A few other details for those of you who may be showing in NYC, I booked my travel through ENK, the show organizer. I did it that way because I really wouldn’t know where to stay in NYC otherwise. And it was really easy to do online. The rates were discounted, but probably I could have found something cheaper if I knew where to look. I stayed at Hilton Gardens on 28th St for $189 a night. It was in north Chelsea, not a very happening neighborhood. I had to walk several blocks south or east to see anything interesting. A cab ride to Javits was about $6, and although the cabs take credit cards, all the cabbies begged me to pay them in cash, for what reason, I have no idea. Sometimes I did, sometimes I said no way. The cab ride to JFK was $45 plus tolls; I usually gave them $60 and called it a day.

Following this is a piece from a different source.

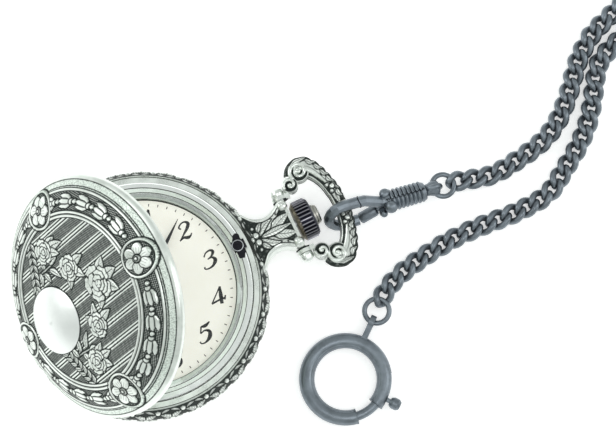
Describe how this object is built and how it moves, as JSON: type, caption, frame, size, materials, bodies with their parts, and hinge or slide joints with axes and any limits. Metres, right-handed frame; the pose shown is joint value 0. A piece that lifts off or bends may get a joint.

I walked almost everywhere, so bring comfortable shoes. I just wish I had more time to see the city.
I still have to assess whether doing this show was worth it for me. I really enjoyed the experience, and I liked getting feedback from buyers firsthand. They all really liked the idea of cross marketing a book with the clothes. That alone was great feedback. One of my buyers gave me her sales rep’s name in Dallas, so I will be calling that rep soon. The orders I wrote did not cover all the costs of my travel, lodging and show expenses, not at all. And then there’s the question of whether the orders will stick or not, but only time will tell. I expect some fallout, changing their mind, bad checks or credit cards, my dog chewed up the order form, etc. Hopefully a little press will come through for me.
On the plane back to Vegas, it finally hit me. Oh geez, I’m really in business now! I have orders. People expect something from me. I better not screw up. I’m sure the gremlins that chased me through pre-production will be following me through my production cycle too. They better watch out though, cuz I’m going to kick them in the pants.